Anyone can write a poem about a friend who's depressed or suicidal, and I am probably no exception, but what struck me when I read yours was how completely you managed to capture the feelings and images behind it.
My favorite lines are "But now I see you are nothing but pieces
that you glue back together everyday"
I love this:) (well, I don't love the topic but the way you portrayed it is stunning)
I believe that poetry's objective is to pull in the reader, to allow the reader to feel every line, comma, and period. That a poem is meant to devour a person in contemplation and submit them to utmost vulnerability. And especially to have the reader be able to recognize the emotions that the writer put into the work. Congratulations. You have done just that: you made me empathize with you, with your work, in my own life. My situation, however, is about the unattainable girl whom "Alas" was for. I am sidetracking, however. Back to your beautiful piece of artwork.
Strong, lulling, empowering...all, yet soft, and eager, but patient all the same. A portrayal of human interaction and relationships.
There is one small thing aside from my appraisal of this well worthy piece, however.

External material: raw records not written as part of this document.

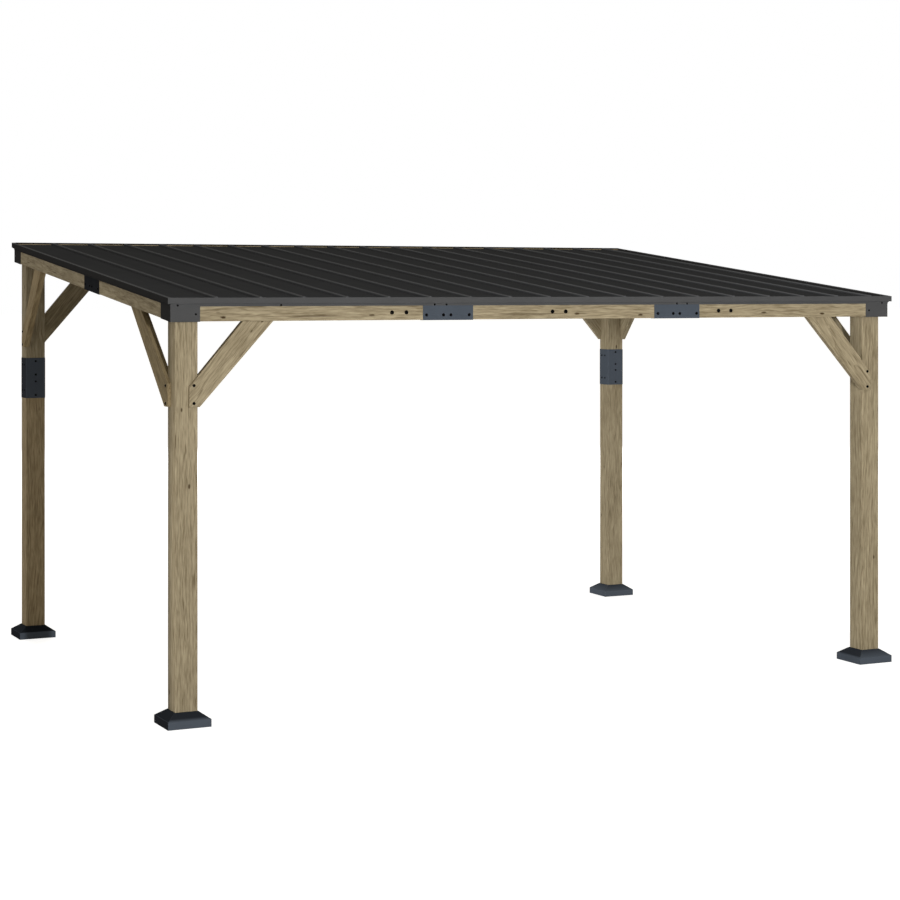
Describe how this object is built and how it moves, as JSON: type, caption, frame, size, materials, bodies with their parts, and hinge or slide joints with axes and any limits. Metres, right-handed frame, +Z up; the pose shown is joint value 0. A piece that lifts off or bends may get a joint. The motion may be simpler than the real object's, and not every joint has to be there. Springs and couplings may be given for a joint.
{
  "type": "lean-to gazebo",
  "caption": "Open lean-to gazebo: timber posts, knee braces and beams joined by steel fittings under a sloping standing-seam metal roof.",
  "frame": {"origin": "on the ground, in the middle of the outline", "axes": "+X along the eave to the right as seen from the front, +Y from the low front to the high back, +Z up"},
  "size_m": [4.268, 3.085, 2.3937],
  "materials": {
    "timber": "sawn grey-brown softwood",
    "roof_metal": "dark grey satin coating",
    "trim_metal": "mid grey satin coating",
    "fitting_steel": "slate grey powder coating"
  },
  "bodies": {
    "root": {"base_cover_back_left": "fitting_steel", "base_cover_back_right": "fitting_steel", "base_cover_front_left": "fitting_steel", "base_cover_front_right": "fitting_steel", "beam_back_left": "timber", "beam_back_middle": "timber", "beam_back_right": "timber", "beam_front_left": "timber", "beam_front_middle": "timber", "beam_front_right": "timber", "beam_left_back": "timber", "beam_left_front": "timber", "beam_right_back": "timber", "beam_right_front": "timber", "brace_back_left": "timber", "brace_back_right": "timber", "brace_front_left": "timber", "brace_front_right": "timber", "brace_left_back": "timber", "brace_left_front": "timber", "brace_right_back": "timber", "brace_right_front": "timber", "corner_bracket_back_left": "trim_metal", "corner_bracket_back_right": "trim_metal", "corner_bracket_front_left": "trim_metal", "corner_bracket_front_right": "trim_metal", "fascia_front": "trim_metal", "post_back_left_lower": "timber", "post_back_left_upper": "timber", "post_back_right_lower": "timber", "post_back_right_upper": "timber", "post_front_left": "timber", "post_front_right": "timber", "post_sleeve_left": "fitting_steel", "post_sleeve_right": "fitting_steel", "rafter_left": "timber", "rafter_middle": "timber", "rafter_right": "timber", "rafter_stirrups_back": "fitting_steel", "rafter_stirrups_front": "fitting_steel", "rake_trim_left": "roof_metal", "rake_trim_right": "roof_metal", "roof_panels": "roof_metal", "splice_plate_back_left": "fitting_steel", "splice_plate_back_right": "fitting_steel", "splice_plate_front_left": "fitting_steel", "splice_plate_front_right": "fitting_steel", "splice_plate_left": "fitting_steel", "splice_plate_right": "fitting_steel"}
  },
  "joints": []
}
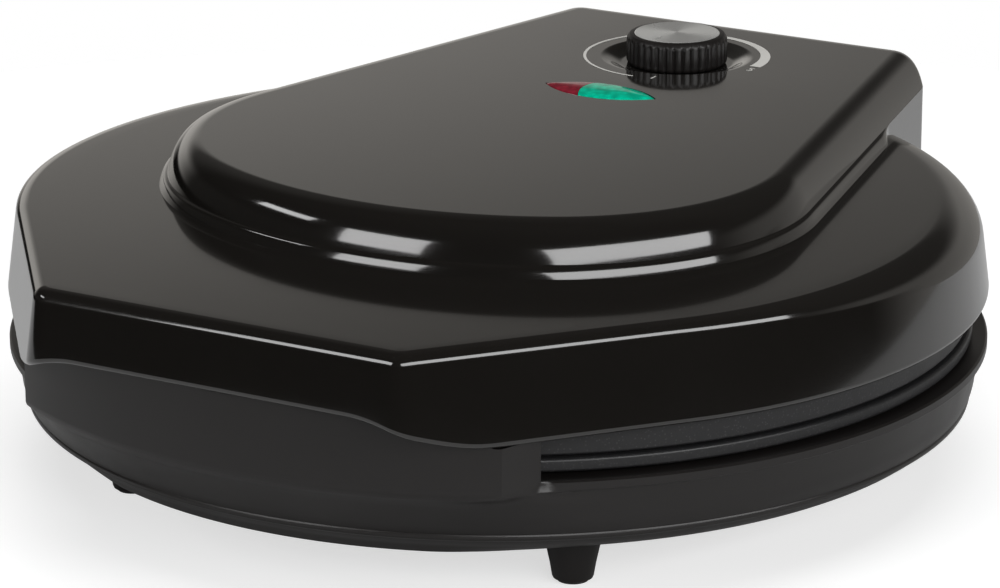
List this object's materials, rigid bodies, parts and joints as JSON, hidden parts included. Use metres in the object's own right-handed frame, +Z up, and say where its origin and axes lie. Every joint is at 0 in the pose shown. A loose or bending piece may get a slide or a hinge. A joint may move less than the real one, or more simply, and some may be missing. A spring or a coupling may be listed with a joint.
{
  "type": "electric pizza maker",
  "caption": "Round countertop electric pizza maker with a shallow footed base, hinged glossy lid, raised control cover, dial knob, eye-shaped indicator lens and dished cooking plates.",
  "frame": {"origin": "middle of the footprint's bounding box on the table, level with the foot pads' undersides", "axes": "+Z up, -Y towards the user at the lid's prow, +Y towards the hinge, +X to the user's right; lid closed at rest"},
  "size_m": [0.3318, 0.3598, 0.1183],
  "materials": {
    "base_plastic": "satin near-black moulded plastic",
    "pad_rubber": "matte grey-black rubber",
    "screw_steel": "zinc-plated steel",
    "plate_coating": "dark speckled non-stick coating on a cast aluminium plate",
    "element_steel": "dull dark sheathed heating tube",
    "sheet_steel": "galvanised sheet steel",
    "hinge_steel": "drawn steel rod",
    "gland_rubber": "black rubber",
    "inner_plastic": "off-white heat-proof plastic",
    "lid_gloss": "high-gloss black moulded plastic",
    "fuse_white": "white ceramic-like sleeve",
    "lens_red": "translucent red plastic",
    "lens_green": "translucent green plastic",
    "lamp_glass": "clear glass of a small lamp",
    "knob_plastic": "black satin plastic",
    "cap_aluminium": "spun aluminium disc"
  },
  "bodies": {
    "base": {"base_shell": "base_plastic", "foot_front_left": "base_plastic", "foot_front_right": "base_plastic", "foot_rear_left": "base_plastic", "foot_rear_right": "base_plastic", "foot_pads": "pad_rubber", "foot_screws": "screw_steel", "lower_plate": "plate_coating", "lower_element": "element_steel", "lower_element_clips": "sheet_steel", "lower_clip_screws": "screw_steel", "lower_reflector": "sheet_steel", "lower_spacers": "sheet_steel", "lower_plate_screws": "screw_steel", "hinge_rod": "hinge_steel", "hinge_rod_clips": "sheet_steel", "cord_bush": "gland_rubber", "cord_clamp": "inner_plastic", "cord_clamp_screws": "screw_steel", "terminal_block": "inner_plastic", "terminal_block_screws": "screw_steel"},
    "lid": {"lid_shell": "lid_gloss", "control_cover": "lid_gloss", "cover_screws": "screw_steel", "upper_plate": "plate_coating", "upper_element": "element_steel", "upper_element_clips": "sheet_steel", "upper_clip_screws": "screw_steel", "upper_reflector": "sheet_steel", "upper_spacers": "sheet_steel", "upper_plate_screws": "screw_steel", "thermostat": "inner_plastic", "thermostat_bracket": "sheet_steel", "bracket_screws": "screw_steel", "thermal_fuse": "fuse_white", "fuse_clip": "sheet_steel", "red_lens": "lens_red", "green_lens": "lens_green", "lamp_holder": "inner_plastic", "lamp_holder_screws": "screw_steel", "red_lamp": "lamp_glass", "green_lamp": "lamp_glass"},
    "knob": {"control_knob": "knob_plastic", "knob_cap": "cap_aluminium", "thermostat_spindle": "hinge_steel"}
  },
  "joints": [
    {"name": "lid_hinge", "type": "hinge", "parent": "base", "child": "lid", "pos_m": [0, 0.169, 0.05], "axis": [-1, 0, 0], "range_deg": [0, 100]},
    {"name": "knob_turn", "type": "hinge", "parent": "lid", "child": "knob", "pos_m": [0, 0.125, 0.1], "axis": [0, 0, -1], "range_deg": [-8, 262]}
  ]
}
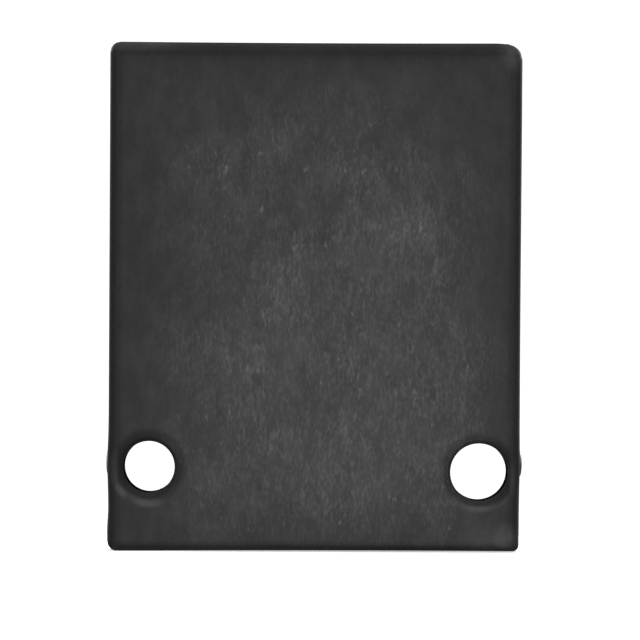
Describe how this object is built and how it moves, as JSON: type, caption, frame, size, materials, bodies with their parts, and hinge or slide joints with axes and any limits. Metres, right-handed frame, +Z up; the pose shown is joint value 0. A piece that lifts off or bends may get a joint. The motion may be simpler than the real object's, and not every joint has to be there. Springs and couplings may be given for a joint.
{
  "type": "fence post cap",
  "caption": "Deep box-shaped sheet-steel cap that slides over a square fence post and is clamped by two bolts passing beside the post.",
  "frame": {"origin": "middle of the open bottom rim, in the plane that the rim stands on", "axes": "+Z up the post to the closed top, -Y out of the front face, +X to the right of somebody facing the front face"},
  "size_m": [0.1056, 0.077, 0.1288],
  "materials": {
    "shell_coating": "satin black coating, lightly scuffed with fine vertical marks",
    "rivet_metal": "dull plated steel"
  },
  "bodies": {
    "root": {"front_shell": "shell_coating", "rear_shell": "shell_coating", "side_rivet_left": "rivet_metal", "side_rivet_right": "rivet_metal", "top_rivet_left": "rivet_metal", "top_rivet_right": "rivet_metal"}
  },
  "joints": []
}
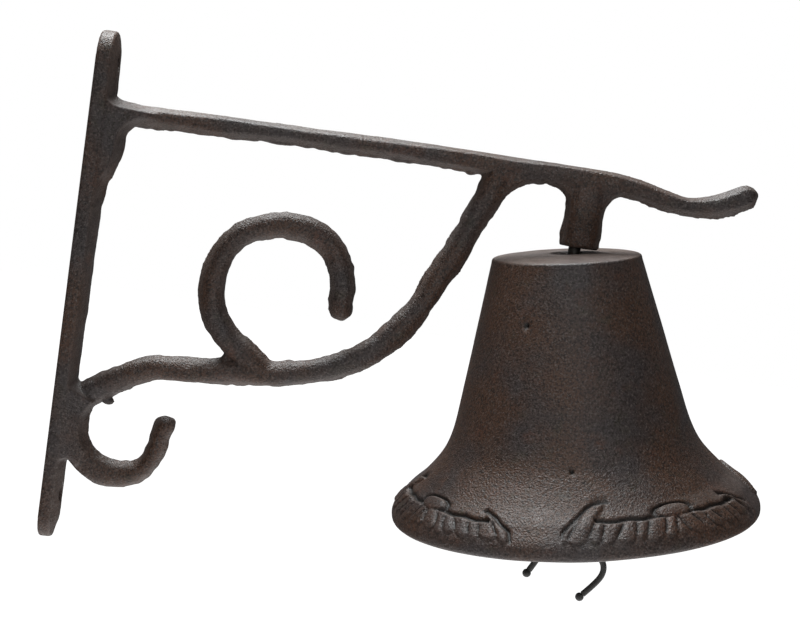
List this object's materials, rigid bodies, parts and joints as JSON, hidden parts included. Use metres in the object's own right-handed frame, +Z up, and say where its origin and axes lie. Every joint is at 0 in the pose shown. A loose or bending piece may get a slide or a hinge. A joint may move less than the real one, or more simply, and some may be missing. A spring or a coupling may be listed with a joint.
{
  "type": "wall mounted bell",
  "caption": "Cast iron bell on a scrolled wall bracket with a coat hook, rocking on a bolt and rung by a cord on its clapper.",
  "frame": {"origin": "on the wall face of the plate, midway between the two screw holes", "axes": "+Z up along the plate, +X away from the wall along the arm, Y across the plate"},
  "size_m": [0.2893, 0.15, 0.2076],
  "materials": {
    "cast_iron_brown": "satin brown paint over a sand-cast surface, mottled with rust and blue-grey",
    "hardware_steel": "dull plated steel",
    "cord_black": "black braided cord"
  },
  "bodies": {
    "bracket": {"bracket_casting": "cast_iron_brown", "eye_bolt": "hardware_steel", "hanger_nut": "hardware_steel", "dome_washer": "hardware_steel"},
    "rock_washer": {"dished_washer": "hardware_steel"},
    "rock_seat": {"seat_washer": "hardware_steel"},
    "bell_body": {"bell": "cast_iron_brown"},
    "link_body": {"clapper_link": "hardware_steel"},
    "clapper": {"clapper_rod": "hardware_steel", "clapper_bob": "cast_iron_brown", "cord_knot": "cord_black", "cord_tail_left": "cord_black", "cord_tail_right": "cord_black", "cord_end_left": "cord_black", "cord_end_right": "cord_black"}
  },
  "joints": [
    {"name": "bell_rock_side", "type": "hinge", "parent": "bracket", "child": "rock_washer", "pos_m": [0.1985, 0, 0.0254], "axis": [0, 1, 0], "range_deg": [-0.5, 22.5]},
    {"name": "bell_rock_front", "type": "hinge", "parent": "rock_washer", "child": "rock_seat", "pos_m": [0.1985, 0, 0.0254], "axis": [0.9816, 0, 0.1908], "range_deg": [-6, 6]},
    {"name": "bell_spin", "type": "hinge", "parent": "rock_seat", "child": "bell_body", "pos_m": [0.1985, 0, 0.0254], "axis": [-0.1908, 0, 0.9816], "continuous": true},
    {"name": "clapper_swing_side", "type": "hinge", "parent": "bracket", "child": "link_body", "pos_m": [0.1985, 0, 0.0144], "axis": [0, 1, 0], "range_deg": [-22, 26.5]},
    {"name": "clapper_swing_front", "type": "hinge", "parent": "link_body", "child": "clapper", "pos_m": [0.2008, 0, -0.00012], "axis": [0.9877, 0, 0.1564], "range_deg": [-25, 25]}
  ]
}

Punctuation would make this stronger. The reader will be able to feel things more precisely with your guidelines of commas, dashes, periods, etc. Punctuation brings in your authority to the piece, in order to direct the reader to exactly what you want. This is my only bit of criticism. You are a real, true poet.
P.S.. Sorry that i got to reading this poem late. I forgot. And i regret that i had, for this has reawakened me from the depths of negligence.